Unfortunately, I did not save the log files. I deleted the output folders to start new runs to make sure everything was OK. Like I said I managed to get results with 1 processor. Thank you very much for your responses.
Hm, I would say unfortunately, you have to go with one thread then, one run after another until we find the issue on our side :( Please send us logfiles for future failed runs. That way we can compare against the log files of the server for the given timestamp of the error.
Sure, I will. Thanks again.
Hello again,
Today, when I tried to run oktoberfest I got the following error message:
tritonclient.utils.InferenceServerException: The public koina network seems to be inaccessible at the moment. Please notify ludwig.lautenbacher@tum.de.
Could you please take a look into this?
Thanks
Hi, thanks for reaching out. Seems like Oktoberfest by default is still using an old server URL that is connected to proteomicsdb.org. We have some hardware stability issues with that. You probably tried to use Koina in an in-between state. While we work on updating Oktoberfests Koina integration, you can specify the current stable server URL (koina.wilhelmlab.org).
@LLautenbacher Judging by the log files, "koina.wilhelmlab.org:443" is explicitely set in the config file and the default is set to koina.wilhelmlab.org. So this cannot be the issue.
However, I have already created a branch for using the new koinapy client, that should make predictions more stable.
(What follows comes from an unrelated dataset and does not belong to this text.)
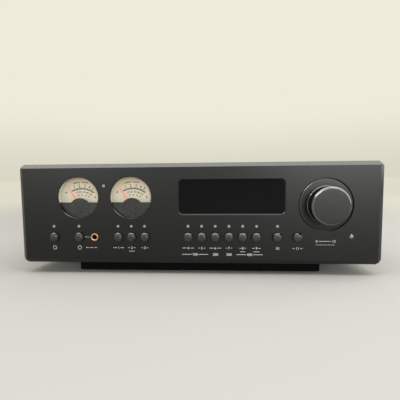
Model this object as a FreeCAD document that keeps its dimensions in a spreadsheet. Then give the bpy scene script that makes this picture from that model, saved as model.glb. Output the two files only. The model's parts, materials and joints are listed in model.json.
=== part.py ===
import FreeCAD, Part
import math
import os
import Sketcher

# A free-standing preamplifier in an aluminium case: two needle meters, a display window, a row of
# push buttons and a turning, pressing volume knob.
# Lengths are millimetres. X runs to the right, Y into the case from its front, Z up from the table.

DRIVING_SIZES = {
    # Case
    "case_width": 320.0,
    "case_height": 89.4,
    "case_depth": 340.0,
    "corner_chamfer": 4.3,
    "bevel_width": 3.5,
    "bevel_depth": 2.3,
    "panel_thickness": 10.0,
    "side_thickness": 8.0,
    "cover_thickness": 4.0,
    "bottom_thickness": 2.0,
    "rear_thickness": 3.0,
    "ledge_width": 6.0,
    "ledge_height": 4.0,
    "seam_clearance": 0.15,
    # Base
    "plinth_width": 222.0,
    "plinth_height": 8.6,
    "plinth_setback": 8.0,
    "plinth_wall": 1.5,
    "plinth_corner_radius": 4.0,
    "foot_height": 2.0,
    "foot_radius": 12.0,
    "foot_inset": 20.0,
    # Grid of the controls, heights above the underside of the case
    "grid_pitch": 12.0,
    "left_group_x": -130.0,
    "right_group_x": -7.0,
    "first_button_shift": 0.8,
    "last_button_shift": 0.7,
    "button_z": 23.7,
    "lens_z": 33.6,
    "window_z": 59.4,
    # Strip of buttons
    "strip_margin": 8.5,
    "strip_low_z": 14.5,
    "strip_high_z": 36.0,
    "strip_wall": 3.0,
    "button_radius": 4.3,
    "button_clearance": 0.3,
    "button_reach": 3.0,
    "button_dome": 1.9,
    "button_travel": 0.8,
    "button_flange": 0.9,
    "button_flange_thickness": 1.0,
    "stem_radius": 1.7,
    "stem_clearance": 0.1,
    "stem_engagement": 0.4,
    "stem_end_gap": 0.2,
    "switch_size": 6.0,
    "switch_height": 2.6,
    "switch_gap": 0.6,
    "board_thickness": 1.6,
    "board_clearance": 0.4,
    "boss_radius": 2.2,
    "boss_z": 29.0,
    # Lenses
    "lens_radius": 1.2,
    "lens_clearance": 0.05,
    "lens_reach": 0.15,
    "lens_gap": 0.2,
    "meter_lens_z": 69.8,
    "sensor_x": 133.7,
    "sensor_z": 24.6,
    "sensor_radius": 2.0,
    "sensor_reach": 1.1,
    # Headphone socket
    "jack_x": -91.8,
    "jack_bore_radius": 2.2,
    "jack_ring_radius": 3.4,
    "jack_ring_reach": 0.6,
    "jack_sleeve_radius": 2.9,
    "jack_sleeve_clearance": 0.1,
    "jack_sleeve_engagement": 2.0,
    "jack_body_width": 10.0,
    "jack_body_height": 9.0,
    "jack_body_depth": 16.0,
    "jack_bore_depth": 14.0,
    # Display
    "display_offset": 38.2,
    "display_width": 92.0,
    "display_height": 30.0,
    "display_corner_radius": 3.5,
    "display_lip": 1.0,
    "display_lip_width": 3.0,
    "display_edge_bevel": 0.8,
    "display_glass_thickness": 2.0,
    "glass_clearance": 0.2,
    # Meters
    "meter_window_radius": 18.4,
    "meter_lip": 1.2,
    "meter_edge_bevel": 0.5,
    "meter_bore_radius": 22.0,
    "meter_glass_thickness": 1.2,
    "meter_wall": 1.8,
    "meter_depth": 24.0,
    "meter_flange_radius": 23.4,
    "meter_flange_thickness": 2.0,
    "dial_setback": 8.5,
    "dial_thickness": 0.6,
    "dial_ledge": 1.5,
    "mask_setback": 3.8,
    "mask_thickness": 0.5,
    "mask_skirt": 1.0,
    "mask_drop": 4.6,
    "mask_hub_radius": 10.2,
    "pivot_drop": 10.9,
    "needle_setback": 7.5,
    "needle_thickness": 0.4,
    "needle_length": 22.3,
    "needle_tail": 5.0,
    "needle_root_width": 1.3,
    "needle_tip_width": 0.6,
    "needle_rest_angle": 32.0,
    "needle_hub_radius": 1.6,
    "needle_shaft_radius": 0.5,
    "needle_shaft_clearance": 0.05,
    "needle_shaft_length": 8.0,
    "needle_shaft_end_gap": 0.2,
    "dial_hole_radius": 1.2,
    "movement_radius": 7.2,
    "meter_board_margin": 3.0,
    # Volume knob
    "knob_x": 112.0,
    "knob_z": 52.3,
    "knob_radius": 16.0,
    "knob_reach": 13.5,
    "knob_bevel": 1.4,
    "knob_foot_gap": 0.8,
    "knob_foot_lip": 0.5,
    "knob_foot_height": 0.9,
    "knob_hollow_radius": 11.0,
    "knob_hollow_depth": 5.0,
    "knob_travel": 0.5,
    "surround_radius": 22.6,
    "surround_thickness": 2.5,
    "surround_bevel": 0.6,
    "surround_groove": 0.7,
    "knob_wall": 3.0,
    "encoder_pocket_radius": 14.0,
    "encoder_size": 16.0,
    "encoder_wall": 1.2,
    "bushing_radius": 4.5,
    "bushing_reach": 3.4,
    "bushing_clearance": 0.1,
    "nut_width": 14.0,
    "nut_height": 2.4,
    "shaft_radius": 3.0,
    "shaft_clearance": 0.05,
    "shaft_grip": 5.0,
    "shaft_flange": 1.4,
    "shaft_flange_thickness": 1.2,
    "plunger_thickness": 1.5,
    "plunger_end_gap": 0.2,
    # Sockets at the back
    "socket_high_z": 64.0,
    "socket_low_z": 30.0,
    "phono_distance": 32.0,
    "phono_pitch": 20.0,
    "phono_radius": 4.15,
    "phono_reach": 13.5,
    "phono_nut_radius": 6.2,
    "phono_nut_height": 2.5,
    "phono_bore_radius": 1.6,
    "phono_bore_depth": 9.0,
    "phono_body_depth": 12.0,
    "socket_clearance": 0.2,
    "balanced_inset": 20.0,
    "balanced_pitch": 34.0,
    "balanced_flange_width": 26.0,
    "balanced_flange_height": 31.0,
    "balanced_flange_thickness": 2.0,
    "balanced_flange_corner": 2.5,
    "balanced_body_radius": 11.6,
    "balanced_body_depth": 22.0,
    "balanced_cup_radius": 9.6,
    "balanced_cup_depth": 14.0,
    "balanced_pin_radius": 1.2,
    "balanced_pin_circle": 4.1,
    "balanced_pin_setback": 2.0,
    "balanced_insert_radius": 8.6,
    "link_distance": 20.0,
    "link_pitch": 19.0,
    "link_width": 15.6,
    "link_height": 13.4,
    "link_depth": 18.0,
    "link_mouth_width": 11.8,
    "link_mouth_height": 7.0,
    "link_mouth_depth": 13.0,
    "link_latch_width": 5.8,
    "link_latch_height": 2.2,
    "link_reach": 0.6,
    "mains_inset": 30.0,
    "mains_z": 34.0,
    "mains_flange_width": 48.0,
    "mains_flange_height": 24.0,
    "mains_flange_thickness": 2.5,
    "mains_flange_corner": 5.0,
    "mains_body_width": 28.0,
    "mains_body_height": 20.5,
    "mains_body_depth": 24.0,
    "mains_mouth_width": 25.0,
    "mains_mouth_height": 17.0,
    "mains_mouth_depth": 18.0,
    "mains_mouth_corner": 4.5,
    "mains_blade_width": 2.0,
    "mains_blade_height": 4.0,
    "mains_blade_spacing": 7.0,
    "mains_blade_offset": 2.0,
    "mains_blade_setback": 3.0,
    # Inside
    "bracket_leg": 16.0,
    "bracket_thickness": 3.0,
    "bracket_height": 50.0,
    "spacer_height": 8.0,
    "spacer_radius": 3.0,
    "spacer_inset": 8.0,
    "board_wall_gap": 2.0,
    "main_board_screen_gap": 17.0,
    "main_board_back_gap": 39.0,
    "main_board_depth": 200.0,
    "power_board_front_gap": 36.0,
    "power_board_depth": 100.0,
    "capacitor_radius": 11.0,
    "capacitor_height": 34.0,
    "capacitor_pitch": 30.0,
    "transformer_wall_gap": 6.0,
    "transformer_board_gap": 16.0,
    "transformer_radius": 44.0,
    "transformer_hole_radius": 14.0,
    "transformer_height": 42.0,
    "transformer_rounding": 9.0,
    "clamp_radius": 30.0,
    "clamp_thickness": 2.0,
    "clamp_bolt_radius": 3.0,
    "clamp_bolt_clearance": 0.3,
    "clamp_head_radius": 5.5,
    "clamp_head_height": 4.0,
    "screen_gap": 8.5,
    "screen_thickness": 1.5,
    "screen_foot": 12.0,
    "screen_inset": 30.0,
    "screen_headroom": 6.0,
    # Vents
    "vent_width": 3.0,
    "vent_length": 30.0,
    "vent_pitch": 8.0,
    "vent_inset": 30.0,
    # Screws
    "screw_radius": 1.5,
    "screw_clearance": 0.1,
    "screw_grip": 6.0,
    "screw_end_gap": 0.5,
    "screw_head_radius": 2.9,
    "screw_head_height": 1.7,
    "screw_wall_gap": 0.3,
    "screw_inset": 14.0,
    "cover_screw_grip": 2.6,
    "bracket_screw_inset": 6.0,
    "bracket_screw_pitch": 16.0,
    "post_radius": 4.0,
    "post_inset": 50.0,
}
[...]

@mhamaneh Can you share the logifile you used and what timezone your PC is using so I can track when exactly you noticed this error? According to our server side logs the last "downtime" was on the 9th of August.
Yesterday, I tried oktoberfest again and it worked. I deleted the whole old output folder to start a fresh run, and so I do not have the log file to share. However, I still have difficulty running oktoberfest with multiple processes. I have already shared a log file with the error message. Please see the second log file shared above.